I love my body. Do I love every bit of it every day? Of course not. But I practice self-love. I practice gratitude for what this body can do (which is literally everything I ask of it). I celebrate my gigantic thighs because not only do they propel me everywhere I want them to, they are towers of strength, rooting me to the ground when I practice yoga. I adore (I really really try to adore) my flabby arms because not only do they help me hug and high-five, they push me through that water like a hot knife through butter.
I dare to bare my thighs and back and arms (and really, let’s be honest, my butt and my stomach, because swimsuits don’t leave much to the imagination) every time I swim. I do not let my size stop me from doing what I want to do, and I don’t let the terrible ways society and corporations put down fat woman stop me from doing what I want to do. I’ve long stopped feeling self-conscious or nervous when I hit the pool. I’m too busy being excited about swimming. I literally didn’t want to get out of the pool yesterday morning.
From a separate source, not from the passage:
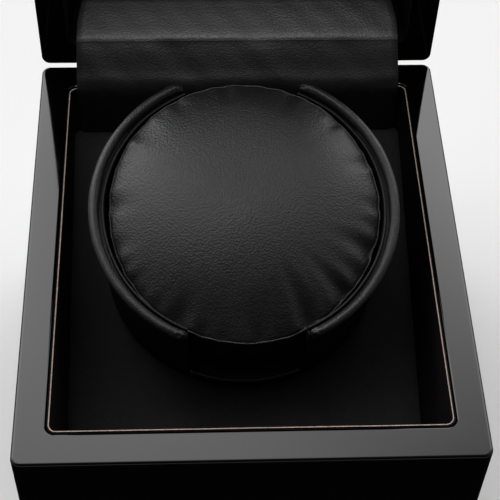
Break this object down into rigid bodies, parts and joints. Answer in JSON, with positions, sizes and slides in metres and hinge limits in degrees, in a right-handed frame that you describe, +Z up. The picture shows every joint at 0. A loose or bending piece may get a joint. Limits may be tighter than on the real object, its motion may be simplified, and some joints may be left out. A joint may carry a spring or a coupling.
{
  "type": "watch winder box",
  "caption": "Black lacquered box with a hinged lid open to the rear, a sloping inner deck and a padded round cup that slowly turns a watch on its cushion.",
  "frame": {"origin": "centre of the whole object's box seen from above, on the plane under the feet, with the lid open", "axes": "+X to the right as seen from the front, +Y to the rear, +Z up"},
  "size_m": [0.14, 0.207, 0.2659],
  "materials": {
    "lacquered_board": "board under clear piano lacquer, black, mirror gloss",
    "leatherette": "black pebbled leatherette, low sheen",
    "softwood": "sawn softwood rail, unfinished",
    "rubber": "moulded black rubber",
    "steel": "zinc plated steel",
    "brass": "plain brass",
    "black_plastic": "fine textured black moulding",
    "circuit_board": "green solder mask"
  },
  "bodies": {
    "base": {"base_case": "lacquered_board", "bearing_bush": "brass", "bearing_plate": "steel", "board_tray": "black_plastic", "bottom_panel": "lacquered_board", "bottom_screw_front_left": "steel", "bottom_screw_front_right": "steel", "bottom_screw_rear_left": "steel", "bottom_screw_rear_right": "steel", "control_board": "circuit_board", "control_plate": "black_plastic", "dc_jack": "black_plastic", "deck_panel": "leatherette", "deck_rail_left": "softwood", "deck_rail_right": "softwood", "foot_front_left": "rubber", "foot_front_right": "rubber", "foot_rear_left": "rubber", "foot_rear_right": "rubber", "gearmotor_can": "steel", "gearmotor_gearbox": "steel", "hinge_flap": "leatherette", "hinge_leaf_base_left": "brass", "hinge_leaf_base_right": "brass", "hinge_pin_left": "brass", "hinge_pin_right": "brass", "liner_front": "leatherette", "liner_left": "leatherette", "liner_rear": "leatherette", "liner_right": "leatherette", "mode_switch": "black_plastic", "motor_bracket": "steel", "plate_screw_left": "steel", "plate_screw_right": "steel", "switch_housing": "black_plastic"},
    "lid": {"hinge_leaf_lid_left": "brass", "hinge_leaf_lid_right": "brass", "lid_case": "lacquered_board", "lid_liner_front": "leatherette", "lid_liner_left": "leatherette", "lid_liner_rear": "leatherette", "lid_liner_right": "leatherette", "lid_pad": "leatherette"},
    "turntable": {"cup_shell": "leatherette", "rim_roll_left": "leatherette", "rim_roll_right": "leatherette", "cup_lining_left": "leatherette", "cup_lining_right": "leatherette", "notch_trim_front": "leatherette", "notch_trim_rear": "leatherette", "spindle": "steel", "hub_screw": "steel", "drive_gear": "black_plastic"},
    "pinion": {"motor_shaft": "steel", "motor_pinion": "brass"},
    "cushion": {"cushion": "leatherette"},
    "knob": {"mode_knob": "black_plastic"},
    "rocker": {"power_rocker": "black_plastic"}
  },
  "joints": [
    {"name": "lid_hinge", "type": "hinge", "parent": "base", "child": "lid", "pos_m": [0, 0.0593, 0.10315], "axis": [1, 0, 0], "range_deg": [0, 90], "deforming": ["hinge_flap"]},
    {"name": "turntable_spin", "type": "hinge", "parent": "base", "child": "turntable", "pos_m": [0, -0.00315, 0.06777], "axis": [0, -0.2661, 0.964], "continuous": true},
    {"name": "pinion_spin", "type": "hinge", "parent": "base", "child": "pinion", "pos_m": [0.0289, -0.00315, 0.06777], "axis": [0, -0.2661, 0.964], "continuous": true},
    {"name": "cushion_lift", "type": "slide", "parent": "turntable", "child": "cushion", "axis": [0, -0.2661, 0.964], "range_m": [0, 0.008]},
    {"name": "mode_turn", "type": "hinge", "parent": "base", "child": "knob", "pos_m": [0, 0.05895, 0.0275], "axis": [0, 1, 0], "range_deg": [0, 270]},
    {"name": "power_rock", "type": "hinge", "parent": "base", "child": "rocker", "pos_m": [0.021, 0.05775, 0.0275], "axis": [1, 0, 0], "range_deg": [-14, 0]}
  ],
  "couplings": [
    {"joint": "pinion_spin", "follows": "turntable_spin", "ratio": -5}
  ]
}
I’m excited to share I’ve chosen my next triathlon and am really looking forward to running and swimming (doing a relay with a friend so she can do the bike portion!).
So what about your body has you celebrating lately? How are you moving in ways that honor and love your body? A helpful practice on the journey of body love is to look at your body in the mirror and send love to a part of it that you usually have only disdain for, for whatever reason. Practice. You have untold strength within you. Give it a try. Body love. Body celebration.